La Stampa, 06/06/1994, 6 giugno 1994
Io vidi che gli avevo fatto solo una ferita piccola. Il mio compagno aveva già cominciato a dargli coltellate all’addome, ma nessuna era mortale
Io vidi che gli avevo fatto solo una ferita piccola. Il mio compagno aveva già cominciato a dargli coltellate all’addome, ma nessuna era mortale. Neanch’io riuscivo a dargli una pugnalata come si deve al collo. Cominciò ad urlare no, no: una, due volte. Mi scostò con uno spintone e tentò di fuggire. Io lo rincorsi, lo afferrai. Lo presi per le spalle e ricominciai a colpirlo al collo. Il coltello tagliò anche un pezzo di guanto. Continuiamo a lottare, ci rotoliamo. «Trascinalo al terrapieno, dietro il parco, dietro la fermata degli autobus. Là potremo ucciderlo a piacimento», disse il mio compagno.
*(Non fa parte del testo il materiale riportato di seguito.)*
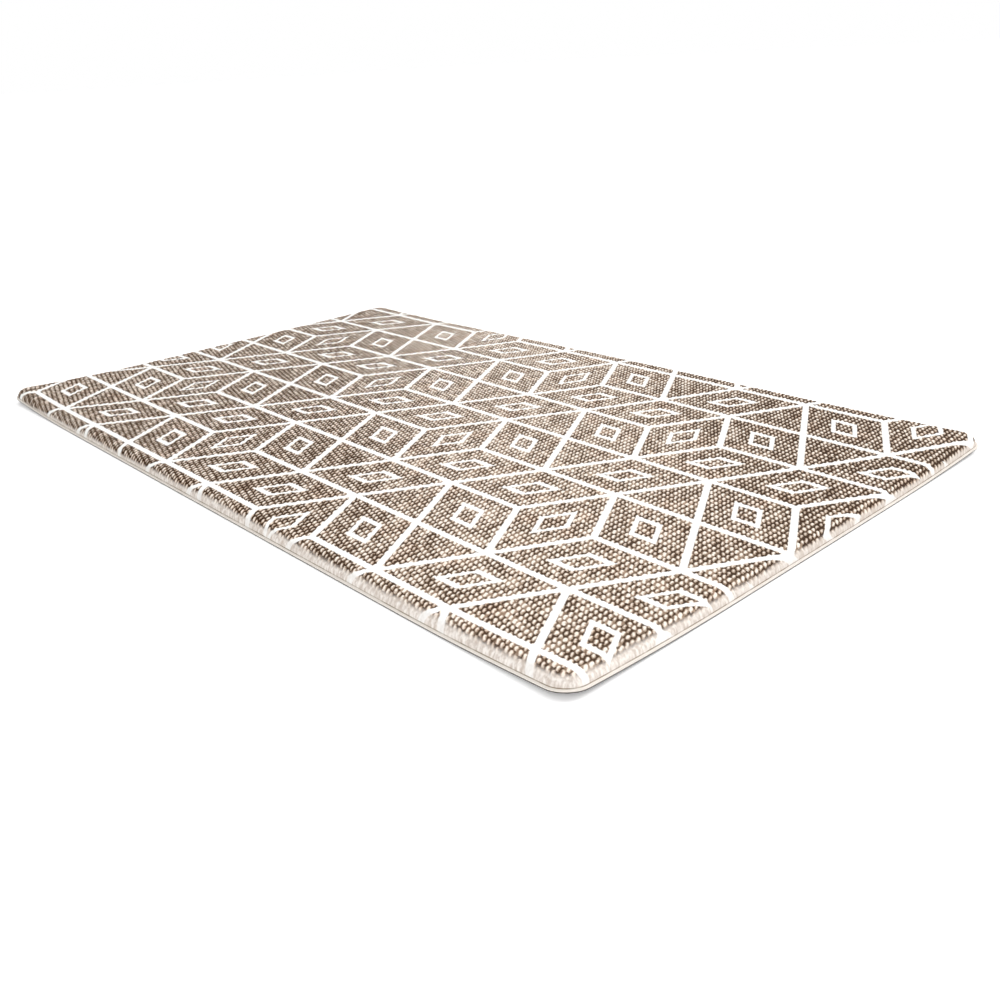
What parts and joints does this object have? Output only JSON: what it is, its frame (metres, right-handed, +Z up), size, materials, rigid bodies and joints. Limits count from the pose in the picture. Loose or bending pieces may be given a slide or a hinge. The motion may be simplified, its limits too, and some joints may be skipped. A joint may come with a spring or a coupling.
{
  "type": "anti fatigue mat",
  "caption": "Rectangular cushioned standing mat with rounded corners: printed embossed vinyl skin over foam, with a thin welded edge lip and a grip underside.",
  "frame": {"origin": "middle of the underside, on the floor", "axes": "+X along the long side, +Y across the mat, +Z up out of the standing surface"},
  "size_m": [0.762, 0.457, 0.0095],
  "materials": {
    "grip_sheet": "matte",
    "foam": "matte",
    "scrim": "matte",
    "printed_vinyl": "satin"
  },
  "bodies": {
    "root": {"base_sheet": "grip_sheet", "foam_core": "foam", "skin_scrim": "scrim", "top_skin": "printed_vinyl"}
  },
  "joints": []
}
Sentendo questo, la preda si dibattè con più forza. Caddi lungo il terrapieno. Rimasi mezzo intontito per il colpo, ma il mio compagno aveva già sceso il terrapieno e lo inseguiva menando fendenti. Io lo presi da dietro per tenerlo fermo. Così il compagno poteva dargli più coltellate. Lui lo fece. La preda raddoppiò i suoi sforzi. Gridò più forte: «Figli di puttana, no, no, non uccidetemi!». Cominciava a darmi fastidio il fatto che quello né moriva né si fiaccava, mi faceva abbastanza arrabbiare (...) Il mio compagno si era stancato di tirare pugnalate a caso. Ripresi il coltello (uhmmm mi pare però che non mi fosse caduto: no, non avevo perduto il coltello perché , altrimenti, non avrei mica potuto fare quello che scriverò ora).